His was a life of action and reflection. Much of his practical reflections were based on flying and motorcycles, his passions, and I can relate to any man whose life encompassed more than just ideas, but speed, flight, danger, and, in his younger days, picking up attractive girls, and in even younger days, escaping Communist Hungary.
I am told he was the best of friends, and a fine poet. I regret that I have not been acquainted with him personally, while an appreciation of his poetry may lie in the future.
Guy Gavriel Kay wrote this obituary in the Globe.
His sort of brother-in-law Conrad Black [they had both been married to Barbara Amiel] had a few words this week in the Post, as a sort of preliminary to his full eulogy.
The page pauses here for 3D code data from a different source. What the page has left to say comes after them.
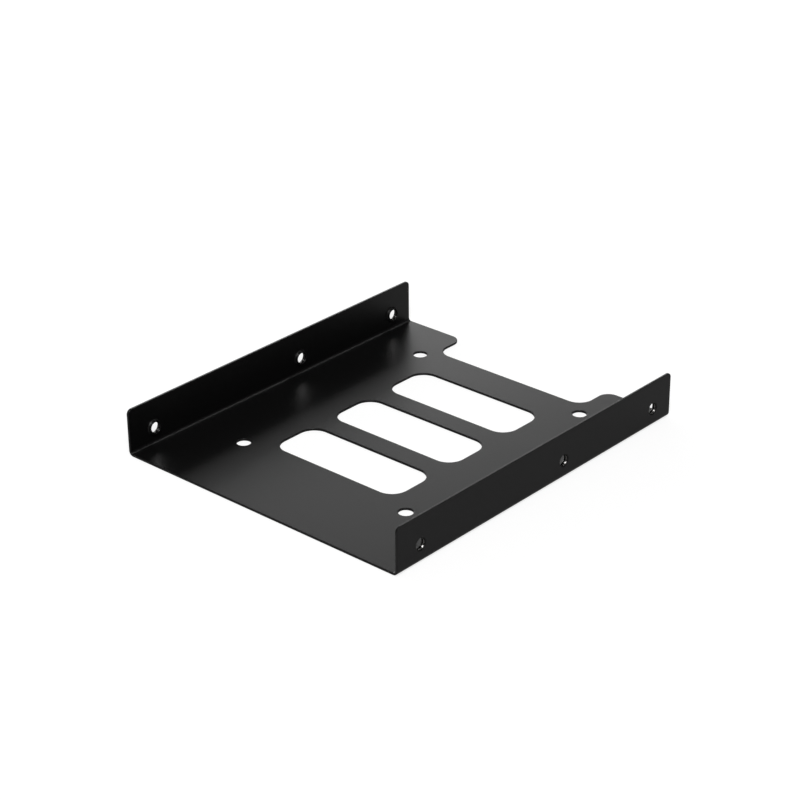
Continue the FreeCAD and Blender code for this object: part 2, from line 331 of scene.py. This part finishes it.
def mix_colours(build, factor, first, second):
    """Adds a Mix node from the first colour to the second and returns its colour."""
    mix = build.add("ShaderNodeMix", data_type="RGBA")
    build.set(mix, Factor=factor)
    for label, value in (("A", first), ("B", second)):
        socket = next(s for s in mix.inputs if s.name == label and s.type == "RGBA")
        socket.default_value = (*value, 1.0)
    return next(s for s in mix.outputs if s.type == "RGBA")


def powder_coat_material(coat):
    """Semi-matt black powder coat: fine specks, orange peel and grain."""
    material, build, shader = new_material("powder_coat")
    grain = place_grain(
        build, Swell_Scale=1 / coat.peel_size, Swell_Height=1.0,
        Grain_Scale=1 / coat.grain_size, Grain_Height=coat.grain_depth / coat.peel_depth)
    colour = mix_colours(build, grain["Specks"], coat.colour, coat.speck_colour)
    rough = build.spread(grain["Specks"], 0.0, 1.0, coat.roughness, coat.roughness + coat.roughness_spread)
    rim = build.set(build.add("ShaderNodeBevel", samples=6), Radius=coat.rim_softness)
    bump = build.add("ShaderNodeBump")
    build.set(
        bump, Strength=1.0, Distance=coat.peel_depth, Height=grain["Height"], Normal=rim.outputs["Normal"])
    build.set(shader, Base_Color=colour, Roughness=rough, Normal=bump.outputs["Normal"])
    return material


def thread_steel_material(thread):
    """Cut steel, bare on the crests at the entry, darkened in the grooves and deeper in the bore: painted
    shade of the bore's inside, with some coat and oil left in the groove.
    """
    material, build, shader = new_material("thread_steel")
    grain = place_grain(
        build, Swell_Scale=CUT_SWELL_SCALE, Swell_Height=1.0,
        Grain_Scale=CUT_GRAIN_SCALE, Grain_Height=CUT_GRAIN_HEIGHT)
    bare = build.add("ShaderNodeAttribute", attribute_name=BARE, attribute_type="GEOMETRY").outputs["Fac"]
    patches = build.spread(grain["Height"], STAIN_STARTS, STAIN_FULL, 1.0, LEAST_BARE)
    # The mix towards the dark colour is painted shade in the grooves and deeper in the bore, plus random
    # stained patches from the grain.
    shade_and_stain = build.math("SUBTRACT", 1.0, build.math("MULTIPLY", bare, patches))
    colour = mix_colours(build, shade_and_stain, thread.steel_colour, thread.shade_and_stain_colour)
    rough = build.spread(
        grain["Specks"], 0.0, 1.0, thread.steel_roughness, thread.steel_roughness + CUT_ROUGHNESS_SPREAD)
    bump = build.add("ShaderNodeBump")
    build.set(bump, Strength=1.0, Distance=CUT_DEPTH, Height=grain["Height"])
    build.set(shader, Base_Color=colour, Metallic=1.0, Roughness=rough, Normal=bump.outputs["Normal"])
    return material


def side_hole_places():
    """Where each side hole opens on its flange's outer face, by name."""
    holes = {}
    mounts = {mount["name"]: mount for mount in frame["record"]["mounts"]}
    for side in ("left", "right"):
        for group, ends in (("ends", ("front", "rear")), ("middle", ("front", "middle"))):
            mount = mounts[f"bay_holes_{side}_{group}"]
            half = mount["dims"]["spacing_x_mm"] * MM / 2
            for name, step in zip(ends, (-half, half)):
                holes[f"thread_{side}_{name}"] = Vector(mount["pos_m"]) + Vector((0, step, 0))
    return holes


def ridge_height(turn):
    """The share of the full ridge at a place in one turn, 0 in the groove and 1 on the crest."""
    groove, crest = 1 / 8, 1 / 4
    away = abs((turn % 1.0) - 0.5) * 2
    return min(max((1 - groove - away) / (1 - groove - crest), 0.0), 1.0)


def thread_mesh(name, place, thread):
    """A closed lining of one bore, with a right-handed ridge on its inside."""
    outward = math.copysign(1.0, place.x)
    count = thread.segments
    length = thread.lip_setback - thread.entry_setback
    depth = thread.root_radius - thread.crest_radius
    buried = thread.root_radius + thread.bury
    rings, bareness = [], []

    def ring(along, radii, bare):
        """Adds one ring round the bore, and the share of bare steel at each of its points."""
        points = []
        for step, radius in enumerate(radii):
            angle = 2 * math.pi * step / count
            points.append((
                place.x - outward * (thread.entry_setback + along),
                place.y + radius * math.cos(angle), place.z + radius * math.sin(angle)))
        rings.append(points)
        bareness.extend(bare)

    for row in range(thread.steps + 1):
        along = length * row / thread.steps
        grown = min(1.0, along / thread.entry_lead_in, (length - along) / thread.lip_lead_in)
        # Painted shade: the bare share falls from the outer end to the deep bareness further in, and to
        # nothing in the grooves.
        scraped = max(thread.deep_bareness, 1 - along / thread.scraped)
        turned = thread.start - outward * along / thread.pitch
        ridges = [ridge_height(turned + step / count) for step in range(count)]
        ring(
            along, [thread.root_radius - depth * grown * ridge for ridge in ridges],
            [scraped * min(1.0, ridge / BARE_ABOVE) for ridge in ridges])
    for end in (length, 0.0):
        ring(end, [buried] * count, [0.0] * count)
    faces = []
    for row in range(len(rings)):
        here, there = row * count, (row + 1) % len(rings) * count
        for step in range(count):
            following = (step + 1) % count
            face = (here + step, here + following, there + following, there + step)
            faces.append(face if outward > 0 else face[::-1])
    mesh = bpy.data.meshes.new(name)
    mesh.from_pydata([point for points in rings for point in points], [], faces)
    mesh.validate()
    mesh.attributes.new(BARE, "FLOAT", "POINT").data.foreach_set("value", bareness)
    mesh.shade_smooth()
    mesh.set_sharp_from_angle(angle=CREASE)
    return mesh


class BRACKET_OT_coat_sheet(bpy.types.Operator):
    """Give the folded sheet its powder coat"""

    bl_idname = "bracket.coat_sheet"
    bl_label = "Coat Sheet"
    bl_options = {"REGISTER", "UNDO"}

    def execute(self, context):
        sheet = frame["nodes"][SHEET]
        coat = powder_coat_material(context.scene.bracket_coat)
        for slot in sheet.material_slots:
            slot.material = coat
        return {"FINISHED"}


class BRACKET_OT_cut_threads(bpy.types.Operator):
    """Line the six side holes with their cut threads"""

    bl_idname = "bracket.cut_threads"
    bl_label = "Cut Threads"
    bl_options = {"REGISTER", "UNDO"}

    def execute(self, context):
        thread = context.scene.bracket_thread
        steel = thread_steel_material(thread)
        for name, place in side_hole_places().items():
            piece = bpy.data.objects.new(name, thread_mesh(name, place, thread))
            piece.data.materials.append(steel)
            context.scene.collection.objects.link(piece)
            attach(piece, BODY)
        return {"FINISHED"}


def floor_material(studio):
    """Grey paper that takes the shadow. The camera sees it as white, and not at all from below."""
    material, build, shader = new_material("studio_floor")
    place = build.add("ShaderNodeTexCoord")
    far = build.add("ShaderNodeVectorMath", operation="LENGTH")
    build.put(place.outputs["Object"], far.inputs[0])
    seen = build.spread(far.outputs["Value"], NEAR_FLOOR, FAR_FLOOR, studio.floor_glow, studio.far_glow)
    path = build.add("ShaderNodeLightPath").outputs
    glow = build.math(
        "ADD", build.math("MULTIPLY", path["Is Camera Ray"], seen),
        build.math("MULTIPLY", build.mirrored_rays(path), studio.mirrored_glow))
    build.set(
        shader, Base_Color=(*studio.floor_colour, 1), Roughness=1.0, Specular_IOR_Level=0.0,
        Emission_Color=(1, 1, 1, 1), Emission_Strength=glow)
    under = build.add("ShaderNodeNewGeometry")
    clear = build.add("ShaderNodeBsdfTransparent")
    mix = build.add("ShaderNodeMixShader")
    given = (under.outputs["Backfacing"], shader.outputs["BSDF"], clear.outputs["BSDF"])
    for value, socket in zip(given, mix.inputs):
        build.put(value, socket)
    output = next(node for node in material.node_tree.nodes if node.type == "OUTPUT_MATERIAL")
    build.set(output, Surface=mix.outputs["Shader"])
    return material


def make_floor(studio):
    """Lays the floor just below the underside."""
    half = studio.floor_size / 2
    corners = [(-half, -half, 0), (half, -half, 0), (half, half, 0), (-half, half, 0)]
    mesh = bpy.data.meshes.new("studio_floor")
    mesh.from_pydata(corners, [], [(0, 1, 2, 3)])
    floor = bpy.data.objects.new("studio_floor", mesh)
    floor.location.z = CAD_BOX[0][2] - studio.floor_gap
    mesh.materials.append(floor_material(studio))
    bpy.context.scene.collection.objects.link(floor)


def make_room(studio):
    """A room that the camera sees as white, and that is dim for glossy surfaces and for scattered light."""
    world = bpy.data.worlds.new("studio_room")
    bpy.context.scene.world = world
    world.use_nodes = True
    world.node_tree.nodes.clear()
    build = Nodes(world.node_tree)
    path = build.add("ShaderNodeLightPath").outputs
    for_mirrors = build.math("MULTIPLY", build.mirrored_rays(path), studio.mirrored_room)
    scattered = build.math("MULTIPLY", path["Is Diffuse Ray"], studio.fill)
    strength = build.math("ADD", path["Is Camera Ray"], build.math("ADD", for_mirrors, scattered))
    background = build.set(build.add("ShaderNodeBackground"), Color=(1, 1, 1, 1), Strength=strength)
    build.set(build.add("ShaderNodeOutputWorld"), Surface=background.outputs["Background"])


def from_angles(azimuth, elevation):
    """The unit way from the bracket towards a place, where azimuth 0 is in front and 90 is to the right."""
    turn, rise = math.radians(azimuth), math.radians(elevation)
    return Vector((math.sin(turn) * math.cos(rise), -math.cos(turn) * math.cos(rise), math.sin(rise)))


LAMPS = (
    # name, azimuth, elevation, distance, width, height, brightness
    ("lamp_over_camera", 42, 50, 1.1, 0.30, 0.30, 22.0),
    ("lamp_front", 42, 62, 1.2, 1.00, 1.00, 0.6),
    ("lamp_backdrop_low", -107, 13.5, 1.0, 1.90, 0.28, 3.3),
    ("lamp_backdrop_high", -112, 25.5, 1.0, 1.90, 0.14, 1.3),
    ("lamp_behind", 172, 53, 1.2, 0.45, 0.17, 3.8),
)


def make_lamps():
    """Stands the soft lamps round the bracket. A brightness of 1 is seen as white."""
    for name, azimuth, elevation, distance, width, height, brightness in LAMPS:
        data = bpy.data.lights.new(name, "AREA")
        data.shape = "RECTANGLE"
        data.size = width
        data.size_y = height
        data.energy = brightness * math.pi * width * height
        lamp = bpy.data.objects.new(name, data)
        way = from_angles(azimuth, elevation)
        facing = way.to_track_quat("Z", "Y").to_matrix().to_4x4()
        lamp.matrix_world = Matrix.Translation(way * distance) @ facing
        bpy.context.scene.collection.objects.link(lamp)


def make_camera():
    """Stands the camera where the photograph was taken."""
    turned = (
        Matrix.Rotation(CAMERA_AZIMUTH, 4, "Z") @ Matrix.Rotation(math.pi / 2 - CAMERA_ELEVATION, 4, "X")
        @ Matrix.Rotation(CAMERA_ROLL, 4, "Z"))
    data = bpy.data.cameras.new("camera")
    data.sensor_width = CAMERA_SENSOR
    data.lens = CAMERA_LENS
    data.clip_start = 0.01
    data.clip_end = 20
    camera = bpy.data.objects.new("camera", data)
    aim = Matrix.Translation((0, AIM_BEHIND, 0))
    camera.matrix_world = aim @ turned @ Matrix.Translation((CAMERA_ASIDE, CAMERA_ABOVE, CAMERA_DISTANCE))
    bpy.context.scene.collection.objects.link(camera)
    bpy.context.scene.camera = camera


class BRACKET_OT_set_stage(bpy.types.Operator):
    """Set up the floor, the white room, the lamps and the camera"""

    bl_idname = "bracket.set_stage"
    bl_label = "Set Stage"
    bl_options = {"REGISTER", "UNDO"}

    def execute(self, context):
        studio = context.scene.bracket_studio
        context.scene.view_settings.view_transform = "Standard"
        clear_scene()
        make_floor(studio)
        make_room(studio)
        make_lamps()
        make_camera()
        return {"FINISHED"}


class VIEW3D_PT_bracket(bpy.types.Panel):
    """The bracket's settings and steps."""

    bl_label = "Drive Bay Bracket"
    bl_space_type = "VIEW_3D"
    bl_region_type = "UI"
    bl_category = "Bracket"

    def draw(self, context):
        for operator, group in STEPS:
            box = self.layout.box()
            settings = getattr(context.scene, group)
            for name in settings.__annotations__:
                box.prop(settings, name)
            box.operator(operator.bl_idname)


STEPS = (
    (BRACKET_OT_set_stage, "bracket_studio"),
    (BRACKET_OT_coat_sheet, "bracket_coat"),
    (BRACKET_OT_cut_threads, "bracket_thread"),
)
GROUPS = {"bracket_studio": StudioSettings, "bracket_coat": CoatSettings, "bracket_thread": ThreadSettings}
CLASSES = (*GROUPS.values(), *(operator for operator, group in STEPS), VIEW3D_PT_bracket)


def register():
    for cls in CLASSES:
        bpy.utils.register_class(cls)
    for name, cls in GROUPS.items():
        setattr(bpy.types.Scene, name, PointerProperty(type=cls))


def unregister():
    for name in GROUPS:
        delattr(bpy.types.Scene, name)
    for cls in reversed(CLASSES):
        bpy.utils.unregister_class(cls)


def main():
    register()
    bpy.ops.bracket.set_stage()
    bpy.ops.bracket.coat_sheet()
    bpy.ops.bracket.cut_threads()


if __name__ == "__main__":
    main()
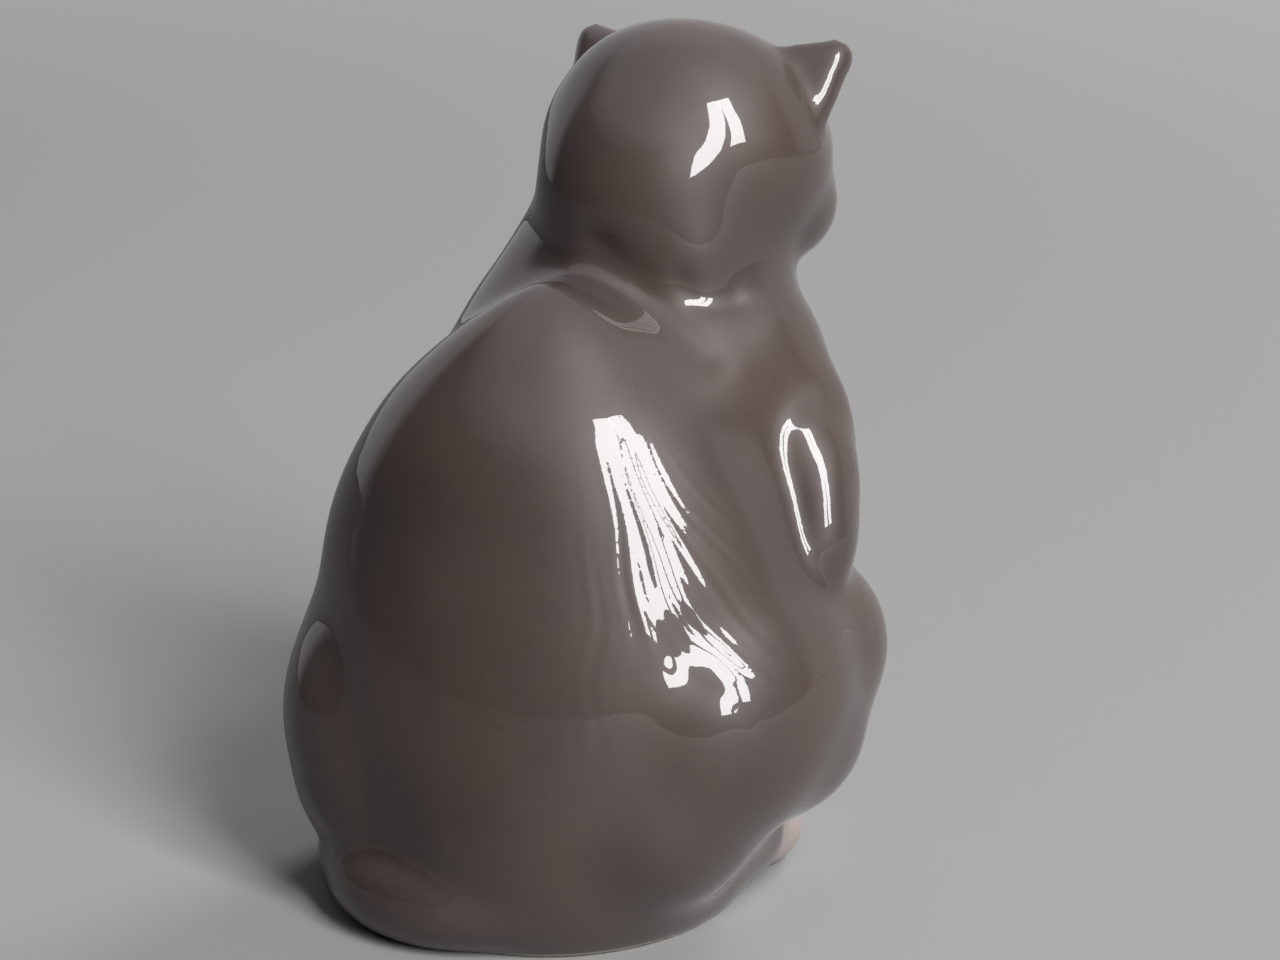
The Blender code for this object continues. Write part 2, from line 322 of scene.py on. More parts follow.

Others have written eloquently, in the National Post and elsewhere, of the sadness of the death and greatness of the character and achievements of George Jonas, poet, writer, and intellectual, who died last weekend. There will be a secular remembrance occasion in due course, at which he asked me to give a eulogy; so I will not pre-empt myself here, but only repeat what I said when his family asked me to say a few words at his burial. Though we met and were brought together because, decades apart, we married the same woman, and that would not normally seem a matrix for close friendship, George became one of the dearest and wisest friends I, and I think anyone, ever had. He was a great man, who can never be forgotten or replaced.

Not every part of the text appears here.